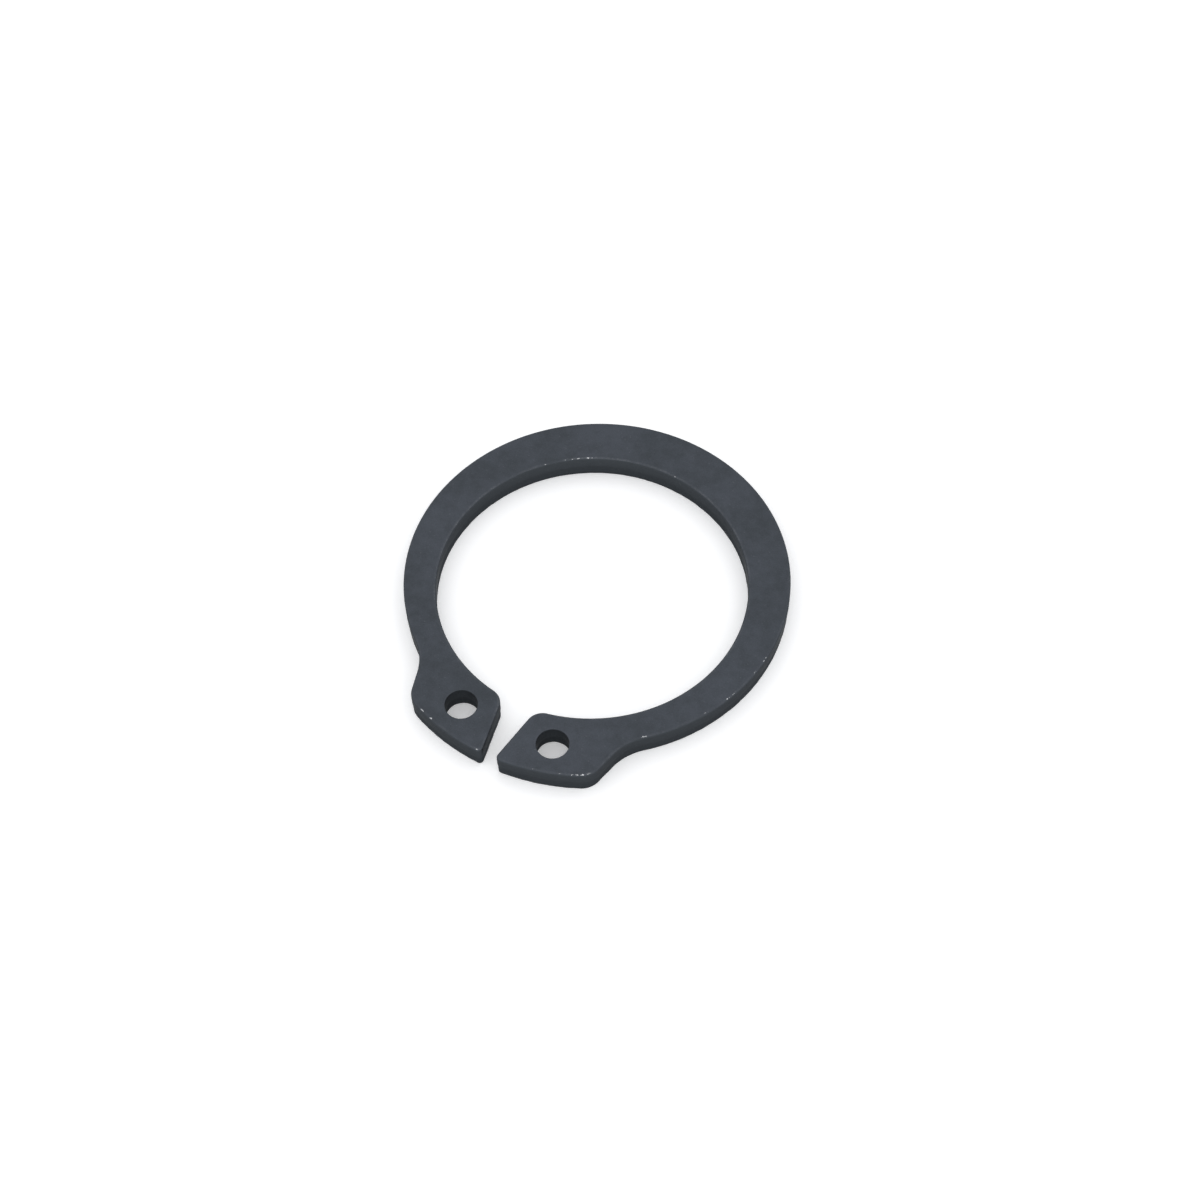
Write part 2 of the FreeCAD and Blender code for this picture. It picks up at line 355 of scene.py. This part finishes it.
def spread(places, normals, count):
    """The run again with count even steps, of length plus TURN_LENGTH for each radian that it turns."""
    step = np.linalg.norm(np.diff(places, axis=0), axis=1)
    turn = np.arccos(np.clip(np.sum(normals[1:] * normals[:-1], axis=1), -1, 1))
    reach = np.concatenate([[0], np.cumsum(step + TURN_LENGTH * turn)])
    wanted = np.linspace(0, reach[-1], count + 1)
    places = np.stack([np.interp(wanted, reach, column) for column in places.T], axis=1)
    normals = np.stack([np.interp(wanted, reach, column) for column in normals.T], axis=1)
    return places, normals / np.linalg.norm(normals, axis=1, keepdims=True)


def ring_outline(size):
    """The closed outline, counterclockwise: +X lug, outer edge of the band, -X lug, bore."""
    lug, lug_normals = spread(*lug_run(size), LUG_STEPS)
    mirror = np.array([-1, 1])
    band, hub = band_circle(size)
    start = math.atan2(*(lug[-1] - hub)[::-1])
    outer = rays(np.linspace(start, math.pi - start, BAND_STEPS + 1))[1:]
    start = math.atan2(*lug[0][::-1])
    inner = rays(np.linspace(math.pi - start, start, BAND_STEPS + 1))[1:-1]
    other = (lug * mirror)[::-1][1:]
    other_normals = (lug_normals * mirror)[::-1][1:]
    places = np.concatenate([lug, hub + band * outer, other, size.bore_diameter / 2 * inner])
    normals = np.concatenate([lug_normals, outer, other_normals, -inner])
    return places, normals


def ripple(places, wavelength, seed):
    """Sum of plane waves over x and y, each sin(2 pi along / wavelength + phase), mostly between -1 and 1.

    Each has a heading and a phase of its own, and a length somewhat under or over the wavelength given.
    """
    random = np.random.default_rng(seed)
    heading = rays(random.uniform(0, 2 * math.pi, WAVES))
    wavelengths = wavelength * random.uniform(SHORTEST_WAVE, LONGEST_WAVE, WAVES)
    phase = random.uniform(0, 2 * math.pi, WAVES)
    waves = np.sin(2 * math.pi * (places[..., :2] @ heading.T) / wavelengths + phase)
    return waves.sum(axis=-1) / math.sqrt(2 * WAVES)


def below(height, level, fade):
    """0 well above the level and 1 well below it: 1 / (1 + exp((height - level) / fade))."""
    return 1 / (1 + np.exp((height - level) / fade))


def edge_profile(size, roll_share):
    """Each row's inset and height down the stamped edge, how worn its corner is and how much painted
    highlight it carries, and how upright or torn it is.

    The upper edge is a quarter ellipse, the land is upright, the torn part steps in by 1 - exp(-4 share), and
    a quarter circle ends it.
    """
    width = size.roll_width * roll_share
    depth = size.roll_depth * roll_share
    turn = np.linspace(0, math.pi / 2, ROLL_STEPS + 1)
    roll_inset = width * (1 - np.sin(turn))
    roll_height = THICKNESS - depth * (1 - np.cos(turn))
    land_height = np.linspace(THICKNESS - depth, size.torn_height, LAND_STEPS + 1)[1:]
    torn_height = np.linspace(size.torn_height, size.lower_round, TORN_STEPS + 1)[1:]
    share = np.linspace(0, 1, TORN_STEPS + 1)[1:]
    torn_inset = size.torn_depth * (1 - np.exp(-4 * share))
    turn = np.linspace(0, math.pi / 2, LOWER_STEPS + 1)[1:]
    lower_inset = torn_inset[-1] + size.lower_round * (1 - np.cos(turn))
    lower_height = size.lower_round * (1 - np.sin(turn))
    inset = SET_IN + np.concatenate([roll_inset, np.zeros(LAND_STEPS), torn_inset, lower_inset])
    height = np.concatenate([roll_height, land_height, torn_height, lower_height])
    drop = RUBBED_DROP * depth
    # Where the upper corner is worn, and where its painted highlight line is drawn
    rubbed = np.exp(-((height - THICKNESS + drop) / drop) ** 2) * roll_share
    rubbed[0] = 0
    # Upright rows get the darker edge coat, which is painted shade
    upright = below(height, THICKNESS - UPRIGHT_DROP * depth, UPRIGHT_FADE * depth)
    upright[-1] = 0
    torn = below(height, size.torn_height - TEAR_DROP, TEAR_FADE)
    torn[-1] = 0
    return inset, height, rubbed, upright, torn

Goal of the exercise
Print out the whole listing exactly as it appears.

Completed exercise
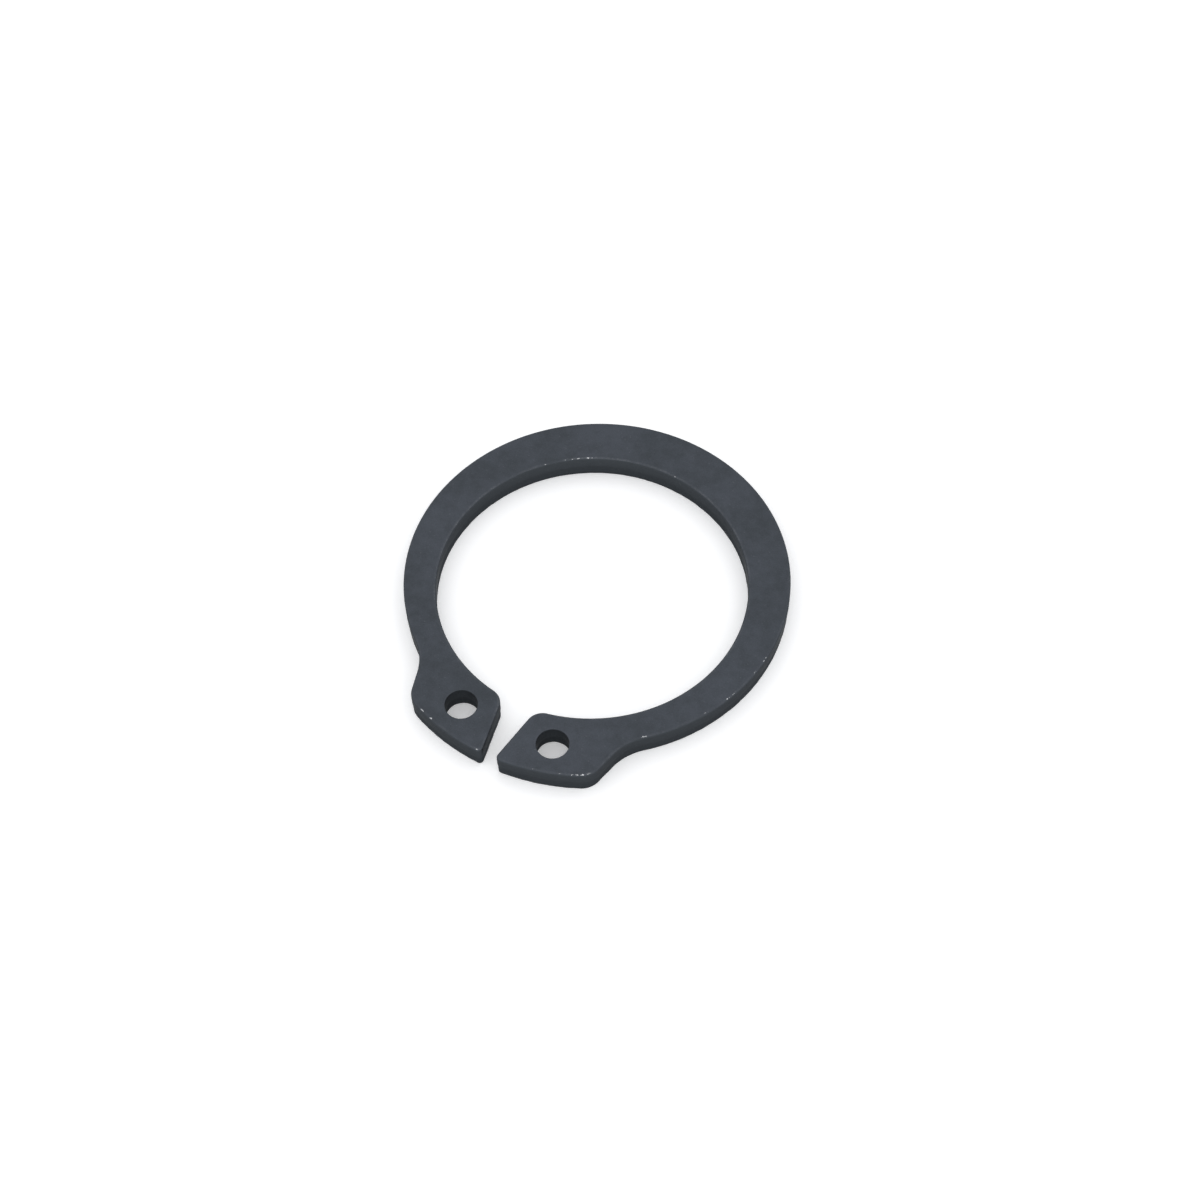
Write part 2 of the FreeCAD and Blender code for this picture. It picks up at line 355 of scene.py. This part finishes it.
def spread(places, normals, count):
    """The run again with count even steps, of length plus TURN_LENGTH for each radian that it turns."""
    step = np.linalg.norm(np.diff(places, axis=0), axis=1)
    turn = np.arccos(np.clip(np.sum(normals[1:] * normals[:-1], axis=1), -1, 1))
    reach = np.concatenate([[0], np.cumsum(step + TURN_LENGTH * turn)])
    wanted = np.linspace(0, reach[-1], count + 1)
    places = np.stack([np.interp(wanted, reach, column) for column in places.T], axis=1)
    normals = np.stack([np.interp(wanted, reach, column) for column in normals.T], axis=1)
    return places, normals / np.linalg.norm(normals, axis=1, keepdims=True)


def ring_outline(size):
    """The closed outline, counterclockwise: +X lug, outer edge of the band, -X lug, bore."""
    lug, lug_normals = spread(*lug_run(size), LUG_STEPS)
    mirror = np.array([-1, 1])
    band, hub = band_circle(size)
    start = math.atan2(*(lug[-1] - hub)[::-1])
    outer = rays(np.linspace(start, math.pi - start, BAND_STEPS + 1))[1:]
    start = math.atan2(*lug[0][::-1])
    inner = rays(np.linspace(math.pi - start, start, BAND_STEPS + 1))[1:-1]
    other = (lug * mirror)[::-1][1:]
    other_normals = (lug_normals * mirror)[::-1][1:]
    places = np.concatenate([lug, hub + band * outer, other, size.bore_diameter / 2 * inner])
    normals = np.concatenate([lug_normals, outer, other_normals, -inner])
    return places, normals


def ripple(places, wavelength, seed):
    """Sum of plane waves over x and y, each sin(2 pi along / wavelength + phase), mostly between -1 and 1.

    Each has a heading and a phase of its own, and a length somewhat under or over the wavelength given.
    """
    random = np.random.default_rng(seed)
    heading = rays(random.uniform(0, 2 * math.pi, WAVES))
    wavelengths = wavelength * random.uniform(SHORTEST_WAVE, LONGEST_WAVE, WAVES)
    phase = random.uniform(0, 2 * math.pi, WAVES)
    waves = np.sin(2 * math.pi * (places[..., :2] @ heading.T) / wavelengths + phase)
    return waves.sum(axis=-1) / math.sqrt(2 * WAVES)


def below(height, level, fade):
    """0 well above the level and 1 well below it: 1 / (1 + exp((height - level) / fade))."""
    return 1 / (1 + np.exp((height - level) / fade))


def edge_profile(size, roll_share):
    """Each row's inset and height down the stamped edge, how worn its corner is and how much painted
    highlight it carries, and how upright or torn it is.

    The upper edge is a quarter ellipse, the land is upright, the torn part steps in by 1 - exp(-4 share), and
    a quarter circle ends it.
    """
    width = size.roll_width * roll_share
    depth = size.roll_depth * roll_share
    turn = np.linspace(0, math.pi / 2, ROLL_STEPS + 1)
    roll_inset = width * (1 - np.sin(turn))
    roll_height = THICKNESS - depth * (1 - np.cos(turn))
    land_height = np.linspace(THICKNESS - depth, size.torn_height, LAND_STEPS + 1)[1:]
    torn_height = np.linspace(size.torn_height, size.lower_round, TORN_STEPS + 1)[1:]
    share = np.linspace(0, 1, TORN_STEPS + 1)[1:]
    torn_inset = size.torn_depth * (1 - np.exp(-4 * share))
    turn = np.linspace(0, math.pi / 2, LOWER_STEPS + 1)[1:]
    lower_inset = torn_inset[-1] + size.lower_round * (1 - np.cos(turn))
    lower_height = size.lower_round * (1 - np.sin(turn))
    inset = SET_IN + np.concatenate([roll_inset, np.zeros(LAND_STEPS), torn_inset, lower_inset])
    height = np.concatenate([roll_height, land_height, torn_height, lower_height])
    drop = RUBBED_DROP * depth
    # Where the upper corner is worn, and where its painted highlight line is drawn
    rubbed = np.exp(-((height - THICKNESS + drop) / drop) ** 2) * roll_share
    rubbed[0] = 0
    # Upright rows get the darker edge coat, which is painted shade
    upright = below(height, THICKNESS - UPRIGHT_DROP * depth, UPRIGHT_FADE * depth)
    upright[-1] = 0
    torn = below(height, size.torn_height - TEAR_DROP, TEAR_FADE)
    torn[-1] = 0
    return inset, height, rubbed, upright, torn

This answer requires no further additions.